Born in Ife, Nigeria, in 1985, and raised in Alabama in the United States, Ojih Odutola developed an understanding of selfhood as innately multivalent, multi-layered, and ever-changing. “The style I employ for the skin is riddled with tensions inherent in the mark-making… for the skin is a bit of a puzzle I’m trying to solve”, the artist has stated. “When I am drawing the skin, I am mapping out a territory, which seems familiar to me but is always strange and foreign whenever I engage with it. So, I am discovering it as I am drawing out the figure. The tensions that arise and reveal themselves become so in the process of the making, and I love how every skin layer is different from character to character – even if I’m the only one who can see this” (Toyin Ojih Odutola cited in: Exh. Cat., New York, The Drawing Center, For Opacity: Elijah Burgher, Toyin Ojih Odutola, and Nathaniel Mary Quinn, 2018, p. 48). Compound Leaf was shown at The Drawing Center, New York, in 2018-19, in an exhibition entitled For Opacity, which took its name from a 1990 essay by the Martinique-born and Paris-educated theorist Édouard Glissant. He wrote: “Agree not merely to the right to difference but… agree also to the right to opacity” (Édouard Glissant, ibid., p. 11). Indeed, turned away from the viewer in an inscrutable setting, Ojih Odutola poignantly portrays herself as an intangible, ungraspable presence. 

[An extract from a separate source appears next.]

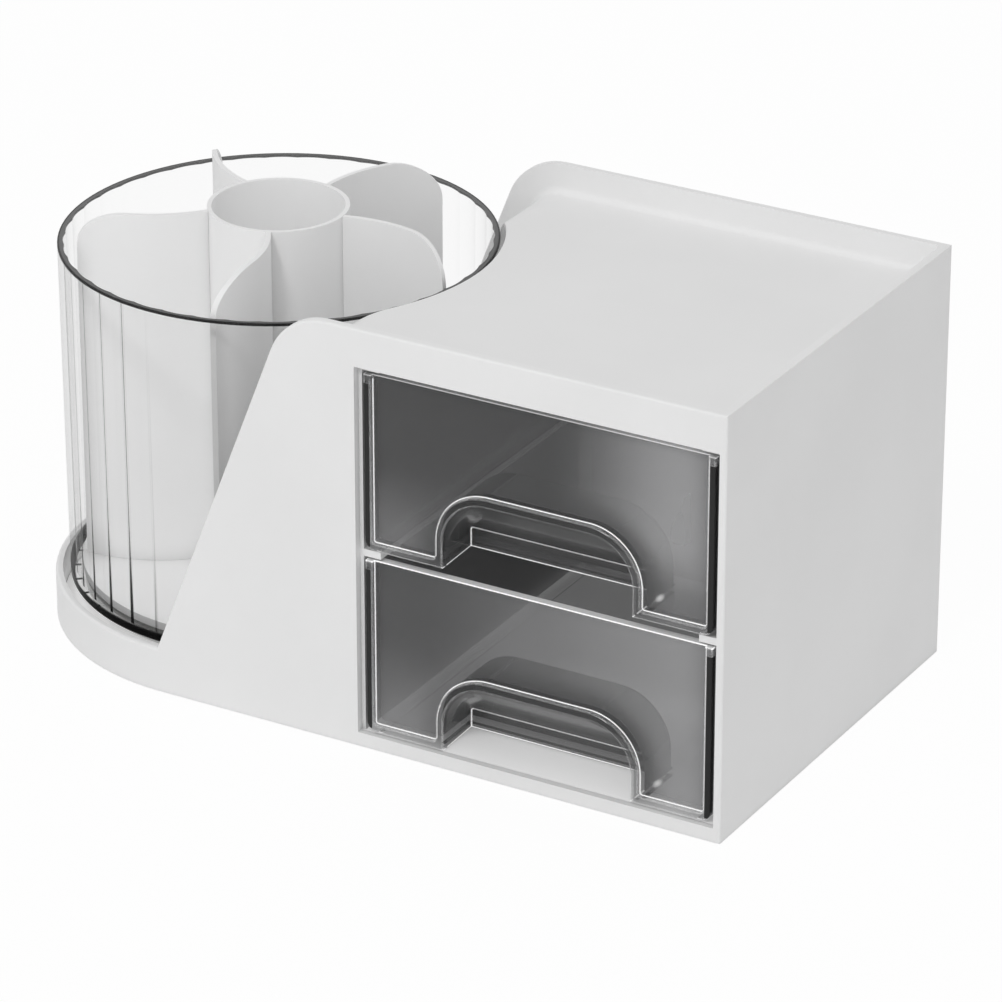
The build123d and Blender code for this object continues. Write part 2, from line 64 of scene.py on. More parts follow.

Ojih Odutola has received outstanding critical acclaim in recent years, and 2017 saw her first solo-exhibition in New York at the Whitney Museum of American Art. Influenced by artists such as John Singer Sargent, Lucian Freud, Paula Rego, and Lynette Yaidom-Boakye, her recent work presents a new artistic direction. Introducing bold, vibrant colour into her works, the artist has expanded her focus to consider and ultimately challenge preconceived notions of history and race. In the artist’s own words: “I am not this narrative that has been written about me, flattened and archetypal, I am my own person, a land that I now wish to take back. Here, I will show you. Do not omit me or render me invisible… I am here, I will not be erased or smudged out. I am as vast and wondrous as the night sky” (Toyin Ojih Odutola, ibid., p. 19).